»»

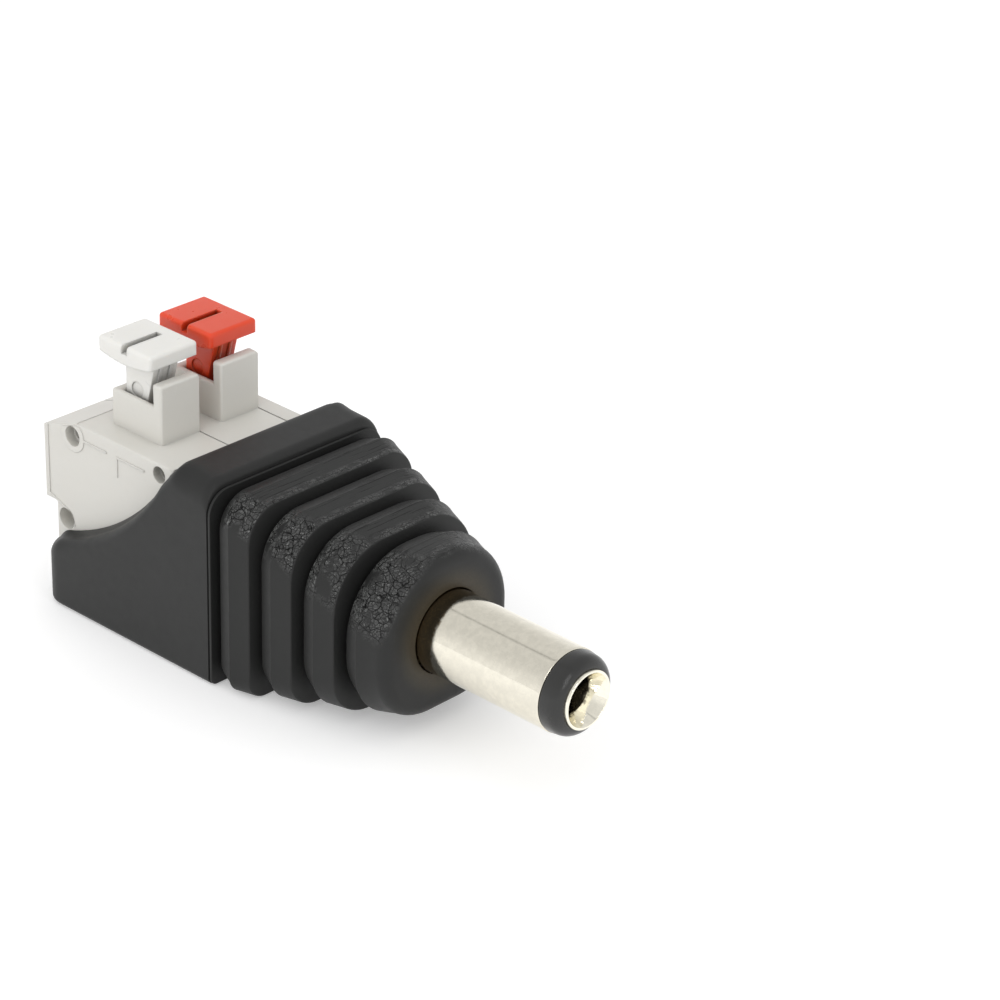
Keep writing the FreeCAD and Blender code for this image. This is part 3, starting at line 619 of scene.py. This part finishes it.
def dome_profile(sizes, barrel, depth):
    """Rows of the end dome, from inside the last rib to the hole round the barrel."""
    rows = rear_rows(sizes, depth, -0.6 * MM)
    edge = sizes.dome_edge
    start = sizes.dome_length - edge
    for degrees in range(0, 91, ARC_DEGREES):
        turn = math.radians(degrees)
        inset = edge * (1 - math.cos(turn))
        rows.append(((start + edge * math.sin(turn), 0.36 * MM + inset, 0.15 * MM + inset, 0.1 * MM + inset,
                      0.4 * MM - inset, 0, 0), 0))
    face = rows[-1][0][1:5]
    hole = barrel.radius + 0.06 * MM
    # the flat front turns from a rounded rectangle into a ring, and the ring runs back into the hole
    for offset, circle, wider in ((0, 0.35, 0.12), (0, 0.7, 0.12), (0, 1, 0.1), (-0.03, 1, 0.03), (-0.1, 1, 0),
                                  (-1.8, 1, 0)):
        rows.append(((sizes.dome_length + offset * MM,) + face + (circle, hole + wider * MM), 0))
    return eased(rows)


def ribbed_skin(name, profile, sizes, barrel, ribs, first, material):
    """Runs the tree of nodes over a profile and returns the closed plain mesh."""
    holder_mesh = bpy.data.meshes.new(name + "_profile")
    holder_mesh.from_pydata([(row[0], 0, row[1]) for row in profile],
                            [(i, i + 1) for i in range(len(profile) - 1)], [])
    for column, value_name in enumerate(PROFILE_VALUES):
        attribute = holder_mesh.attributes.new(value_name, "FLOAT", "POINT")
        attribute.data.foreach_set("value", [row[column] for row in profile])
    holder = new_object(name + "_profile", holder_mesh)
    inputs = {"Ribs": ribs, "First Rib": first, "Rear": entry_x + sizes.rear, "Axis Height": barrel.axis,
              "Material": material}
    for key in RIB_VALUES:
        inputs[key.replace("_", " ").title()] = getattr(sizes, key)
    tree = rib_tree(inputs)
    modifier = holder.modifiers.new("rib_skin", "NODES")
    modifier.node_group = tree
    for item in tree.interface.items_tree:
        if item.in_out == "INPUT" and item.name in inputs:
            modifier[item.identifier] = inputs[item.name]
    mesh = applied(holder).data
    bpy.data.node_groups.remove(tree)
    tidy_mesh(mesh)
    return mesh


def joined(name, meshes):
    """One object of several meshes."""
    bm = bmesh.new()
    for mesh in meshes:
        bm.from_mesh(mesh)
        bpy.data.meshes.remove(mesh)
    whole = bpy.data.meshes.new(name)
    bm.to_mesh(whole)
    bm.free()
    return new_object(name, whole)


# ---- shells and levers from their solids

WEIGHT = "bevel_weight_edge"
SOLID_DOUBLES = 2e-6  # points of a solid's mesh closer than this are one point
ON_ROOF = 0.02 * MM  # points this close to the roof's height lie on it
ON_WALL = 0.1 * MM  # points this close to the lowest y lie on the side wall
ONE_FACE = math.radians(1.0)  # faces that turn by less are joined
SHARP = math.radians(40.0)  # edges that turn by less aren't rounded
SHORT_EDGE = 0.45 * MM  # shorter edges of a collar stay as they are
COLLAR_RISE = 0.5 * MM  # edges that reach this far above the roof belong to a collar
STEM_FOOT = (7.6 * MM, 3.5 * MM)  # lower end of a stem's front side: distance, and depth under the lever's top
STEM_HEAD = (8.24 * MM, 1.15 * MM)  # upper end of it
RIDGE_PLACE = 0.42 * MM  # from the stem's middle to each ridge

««

### Task requirements
Which lines include "this"? Copy each of them out.

### Final result
Keep writing the FreeCAD and Blender code for this image. This is part 3, starting at line 619 of scene.py. This part finishes it.
SOLID_DOUBLES = 2e-6  # points of a solid's mesh closer than this are one point
ON_ROOF = 0.02 * MM  # points this close to the roof's height lie on it
ON_WALL = 0.1 * MM  # points this close to the lowest y lie on the side wall
COLLAR_RISE = 0.5 * MM  # edges that reach this far above the roof belong to a collar